DIRECTIONS FOR THIS TASK
Set down all of the data exactly as it appears.

DATA SECTION
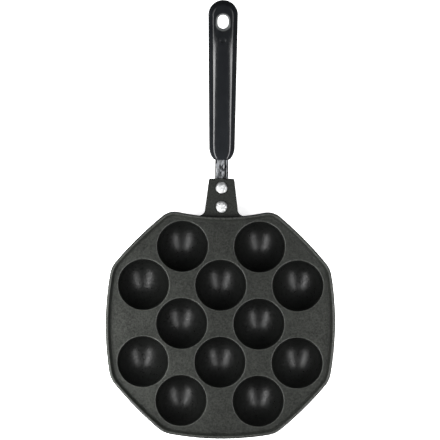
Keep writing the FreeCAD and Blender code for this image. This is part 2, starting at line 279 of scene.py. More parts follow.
FILLET_TURNS = (0, 0.25, 0.5, 0.75, 1.0, 1.15)


def rim_profile():
    """(inset, height) from the field over the rim and down the outer wall to the underside."""
    lean = radians(RIM_LEAN)
    foot = RIM_FOOT_WIDTH + RIM_FOOT_FILLET * (1 - sin(lean)) / cos(lean)
    middle = FIELD + RIM_FOOT_FILLET
    profile = [(foot + FIELD_MARGIN, FIELD)]
    for t in FILLET_TURNS:
        profile.append((foot - RIM_FOOT_FILLET * sin(t), middle - RIM_FOOT_FILLET * cos(t)))
    crest_end = RIM_TOP_WIDTH - CREST_TRIM - RIM_INNER_ROUND
    profile += quarter((crest_end, RIM - RIM_INNER_ROUND), RIM_INNER_ROUND, first=20, last=90, steps=5)
    profile += [(RIM_OUTER_ROUND + CREST_MARGIN, RIM)]
    outer = (RIM_OUTER_ROUND, RIM - RIM_OUTER_ROUND)
    profile += quarter(outer, RIM_OUTER_ROUND, first=90, last=176, steps=8)[1:]
    wall_foot = (PLATE_DRAFT + WALL_FOOT_ROUND, UNDERSIDE + WALL_FOOT_ROUND)
    profile += quarter(wall_foot, WALL_FOOT_ROUND, first=186, last=270, steps=5)
    return profile


# Plate

SEGMENTS = 96
BOWL_STEPS = 26
DOME_STEPS = 22
FOOT_TURN = 1.12  # where the dome stops, as a share of the foot's own angle
FOOT_EDGE = ((1.02, 0.02), (0.94, 0))  # share of the foot's radius, height
LIP_TURNS = (0, 0.25, 0.5, 0.75, 1.0, 1.25, 1.45)
RIM_CREST = range(8, 16)  # bands of the rim's profile over its crest, which take the lighter, glossier edge coat (painted light)
ON_FIELD, IN_BOWL, BELOW, ON_EDGE = range(4)  # places in the plate's list of materials


def circle(centre, radius, level):
    turns = [2 * pi * k / SEGMENTS for k in range(SEGMENTS)]
    return [(centre[0] + radius * cos(t), centre[1] + radius * sin(t), level) for t in turns]


def cup_centres():
    """The odd places of a square grid, like one colour of a chessboard."""
    nodes = range(-2, 3)
    return [(i * CUP_STEP, j * CUP_STEP) for i in nodes for j in nodes if (i + j) % 2]


def bowl_radius():
    return (MOUTH_RADIUS**2 + CUP_DEPTH**2) / (2 * CUP_DEPTH)


def bowl_rings(build, centre):
    """The inside of a cup from its rounded mouth to its pole. Returns the ring that meets the field."""
    radius = bowl_radius()
    middle = CUP_FLOOR + radius
    mouth = acos((middle - FIELD) / radius)
    lip = [
        (MOUTH_RADIUS + MOUTH_ROUND * (1 - sin(t)), FIELD - MOUTH_ROUND * (1 - cos(t)))
        for t in LIP_TURNS
    ]
    first = mouth - MOUTH_ROUND / radius
    turns = [first * (1 - k / BOWL_STEPS) for k in range(BOWL_STEPS)]
    ball = [(radius * sin(t), middle - radius * cos(t)) for t in turns]
    field_ring = build.ring(circle(centre, lip[0][0], FIELD))
    previous = field_ring
    for k, (r, z) in enumerate(lip[1:] + ball):
        ring = build.ring(circle(centre, r, z))
        build.band(previous, ring, ON_EDGE if k < len(lip) - 1 else IN_BOWL)
        previous = ring
    build.fan(previous, (centre[0], centre[1], CUP_FLOOR), IN_BOWL)
    return field_ring


def dome_rings(build, centre):
    """The outside of a cup from the plate's underside to its foot. Returns the ring on the underside."""
    radius = bowl_radius() + CUP_WALL
    middle = sqrt(radius**2 - FOOT_RADIUS**2)
    high = acos((middle - UNDERSIDE) / radius)
    low = asin(FOOT_RADIUS / radius) * FOOT_TURN
    turns = [high + (low - high) * k / DOME_STEPS for k in range(DOME_STEPS + 1)]
    profile = [(radius * sin(t), middle - radius * cos(t)) for t in turns]
    profile += [(FOOT_RADIUS * share, z) for share, z in FOOT_EDGE]
    rings = [build.ring(circle(centre, r, z)) for r, z in profile]
    build.skin(rings, BELOW)
    build.fan(rings[-1], (centre[0], centre[1], 0), BELOW)
    return rings[0]


def make_plate(materials):
    """The casting without its tab: rim, outer wall, field with twelve bowls, and underside."""
    build = Builder()
    rings = [build.ring([(p.x, p.y, z) for p in outline(inset)]) for inset, z in rim_profile()]
    for k, (low, high) in enumerate(zip(rings, rings[1:])):
        build.band(low, high, ON_EDGE if k in RIM_CREST else ON_FIELD)
    build.sheet(rings[0], [bowl_rings(build, c) for c in cup_centres()], ON_FIELD)
    build.sheet(rings[-1], [dome_rings(build, c) for c in cup_centres()], BELOW)
    return new_object("plate", build.vertices, build.faces, materials, build.numbers, smooth=35)


# Tab

TAB_OVERLAP = 1.2
TAB_ROWS = 70
TAB_COLUMNS = 44
TAB_END_ROWS = (0.25, 0.08, 0)
HUMP_START = 113.0
HUMP_HEIGHT = 0.55
HUMP_HALF_WIDTH = 5.0
HUMP_SPREAD = 3.0


def tab_half_width(y):
    """Half the tab's width at a distance from the middle of the plate, with its flare and end corners."""
    slope = (TAB_ROOT_WIDTH - TAB_END_WIDTH) / 2 / (TAB_REACH - TAB_SIDE_REACH)
    half = TAB_ROOT_WIDTH / 2 - slope * (y - TAB_SIDE_REACH)
    flare_top = TAB_SIDE_REACH + TAB_FLARE_START + TAB_FLARE
    if y < flare_top:
        drop = min(flare_top - y, TAB_FLARE)
        half += TAB_FLARE - sqrt(TAB_FLARE**2 - drop**2)
    beyond = y - (TAB_REACH - TAB_CORNER)
    if beyond > 0:
        half -= TAB_CORNER - sqrt(max(TAB_CORNER**2 - beyond**2, 0))
    return half


def hump(x, y):
    """The tab's top swells a little over the tang at its far end."""
    along = min(max((y - HUMP_START) / (TAB_REACH - HUMP_START), 0), 1)
    width = HUMP_HALF_WIDTH + HUMP_SPREAD * (1 - along)
    across = min(abs(x) / width, 1)
    return HUMP_HEIGHT * along**2 * (0.5 + 0.5 * cos(pi * across))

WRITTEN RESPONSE
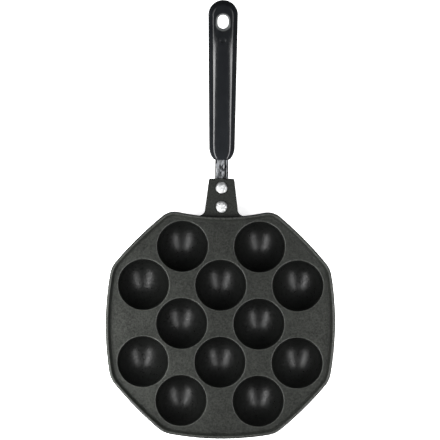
Keep writing the FreeCAD and Blender code for this image. This is part 2, starting at line 279 of scene.py. More parts follow.
FILLET_TURNS = (0, 0.25, 0.5, 0.75, 1.0, 1.15)


def rim_profile():
    """(inset, height) from the field over the rim and down the outer wall to the underside."""
    lean = radians(RIM_LEAN)
    foot = RIM_FOOT_WIDTH + RIM_FOOT_FILLET * (1 - sin(lean)) / cos(lean)
    middle = FIELD + RIM_FOOT_FILLET
    profile = [(foot + FIELD_MARGIN, FIELD)]
    for t in FILLET_TURNS:
        profile.append((foot - RIM_FOOT_FILLET * sin(t), middle - RIM_FOOT_FILLET * cos(t)))
    crest_end = RIM_TOP_WIDTH - CREST_TRIM - RIM_INNER_ROUND
    profile += quarter((crest_end, RIM - RIM_INNER_ROUND), RIM_INNER_ROUND, first=20, last=90, steps=5)
    profile += [(RIM_OUTER_ROUND + CREST_MARGIN, RIM)]
    outer = (RIM_OUTER_ROUND, RIM - RIM_OUTER_ROUND)
    profile += quarter(outer, RIM_OUTER_ROUND, first=90, last=176, steps=8)[1:]
    wall_foot = (PLATE_DRAFT + WALL_FOOT_ROUND, UNDERSIDE + WALL_FOOT_ROUND)
    profile += quarter(wall_foot, WALL_FOOT_ROUND, first=186, last=270, steps=5)
    return profile


# Plate

SEGMENTS = 96
BOWL_STEPS = 26
DOME_STEPS = 22
FOOT_TURN = 1.12  # where the dome stops, as a share of the foot's own angle
FOOT_EDGE = ((1.02, 0.02), (0.94, 0))  # share of the foot's radius, height
LIP_TURNS = (0, 0.25, 0.5, 0.75, 1.0, 1.25, 1.45)
RIM_CREST = range(8, 16)  # bands of the rim's profile over its crest, which take the lighter, glossier edge coat (painted light)
ON_FIELD, IN_BOWL, BELOW, ON_EDGE = range(4)  # places in the plate's list of materials


def circle(centre, radius, level):
    turns = [2 * pi * k / SEGMENTS for k in range(SEGMENTS)]
    return [(centre[0] + radius * cos(t), centre[1] + radius * sin(t), level) for t in turns]


def cup_centres():
    """The odd places of a square grid, like one colour of a chessboard."""
    nodes = range(-2, 3)
    return [(i * CUP_STEP, j * CUP_STEP) for i in nodes for j in nodes if (i + j) % 2]


def bowl_radius():
    return (MOUTH_RADIUS**2 + CUP_DEPTH**2) / (2 * CUP_DEPTH)


def bowl_rings(build, centre):
    """The inside of a cup from its rounded mouth to its pole. Returns the ring that meets the field."""
    radius = bowl_radius()
    middle = CUP_FLOOR + radius
    mouth = acos((middle - FIELD) / radius)
    lip = [
        (MOUTH_RADIUS + MOUTH_ROUND * (1 - sin(t)), FIELD - MOUTH_ROUND * (1 - cos(t)))
        for t in LIP_TURNS
    ]
    first = mouth - MOUTH_ROUND / radius
    turns = [first * (1 - k / BOWL_STEPS) for k in range(BOWL_STEPS)]
    ball = [(radius * sin(t), middle - radius * cos(t)) for t in turns]
    field_ring = build.ring(circle(centre, lip[0][0], FIELD))
    previous = field_ring
    for k, (r, z) in enumerate(lip[1:] + ball):
        ring = build.ring(circle(centre, r, z))
        build.band(previous, ring, ON_EDGE if k < len(lip) - 1 else IN_BOWL)
        previous = ring
    build.fan(previous, (centre[0], centre[1], CUP_FLOOR), IN_BOWL)
    return field_ring


def dome_rings(build, centre):
    """The outside of a cup from the plate's underside to its foot. Returns the ring on the underside."""
    radius = bowl_radius() + CUP_WALL
    middle = sqrt(radius**2 - FOOT_RADIUS**2)
    high = acos((middle - UNDERSIDE) / radius)
    low = asin(FOOT_RADIUS / radius) * FOOT_TURN
    turns = [high + (low - high) * k / DOME_STEPS for k in range(DOME_STEPS + 1)]
    profile = [(radius * sin(t), middle - radius * cos(t)) for t in turns]
    profile += [(FOOT_RADIUS * share, z) for share, z in FOOT_EDGE]
    rings = [build.ring(circle(centre, r, z)) for r, z in profile]
    build.skin(rings, BELOW)
    build.fan(rings[-1], (centre[0], centre[1], 0), BELOW)
    return rings[0]


def make_plate(materials):
    """The casting without its tab: rim, outer wall, field with twelve bowls, and underside."""
    build = Builder()
    rings = [build.ring([(p.x, p.y, z) for p in outline(inset)]) for inset, z in rim_profile()]
    for k, (low, high) in enumerate(zip(rings, rings[1:])):
        build.band(low, high, ON_EDGE if k in RIM_CREST else ON_FIELD)
    build.sheet(rings[0], [bowl_rings(build, c) for c in cup_centres()], ON_FIELD)
    build.sheet(rings[-1], [dome_rings(build, c) for c in cup_centres()], BELOW)
    return new_object("plate", build.vertices, build.faces, materials, build.numbers, smooth=35)


# Tab

TAB_OVERLAP = 1.2
TAB_ROWS = 70
TAB_COLUMNS = 44
TAB_END_ROWS = (0.25, 0.08, 0)
HUMP_START = 113.0
HUMP_HEIGHT = 0.55
HUMP_HALF_WIDTH = 5.0
HUMP_SPREAD = 3.0


def tab_half_width(y):
    """Half the tab's width at a distance from the middle of the plate, with its flare and end corners."""
    slope = (TAB_ROOT_WIDTH - TAB_END_WIDTH) / 2 / (TAB_REACH - TAB_SIDE_REACH)
    half = TAB_ROOT_WIDTH / 2 - slope * (y - TAB_SIDE_REACH)
    flare_top = TAB_SIDE_REACH + TAB_FLARE_START + TAB_FLARE
    if y < flare_top:
        drop = min(flare_top - y, TAB_FLARE)
        half += TAB_FLARE - sqrt(TAB_FLARE**2 - drop**2)
    beyond = y - (TAB_REACH - TAB_CORNER)
    if beyond > 0:
        half -= TAB_CORNER - sqrt(max(TAB_CORNER**2 - beyond**2, 0))
    return half


def hump(x, y):
    """The tab's top swells a little over the tang at its far end."""
    along = min(max((y - HUMP_START) / (TAB_REACH - HUMP_START), 0), 1)
    width = HUMP_HALF_WIDTH + HUMP_SPREAD * (1 - along)
    across = min(abs(x) / width, 1)
    return HUMP_HEIGHT * along**2 * (0.5 + 0.5 * cos(pi * across))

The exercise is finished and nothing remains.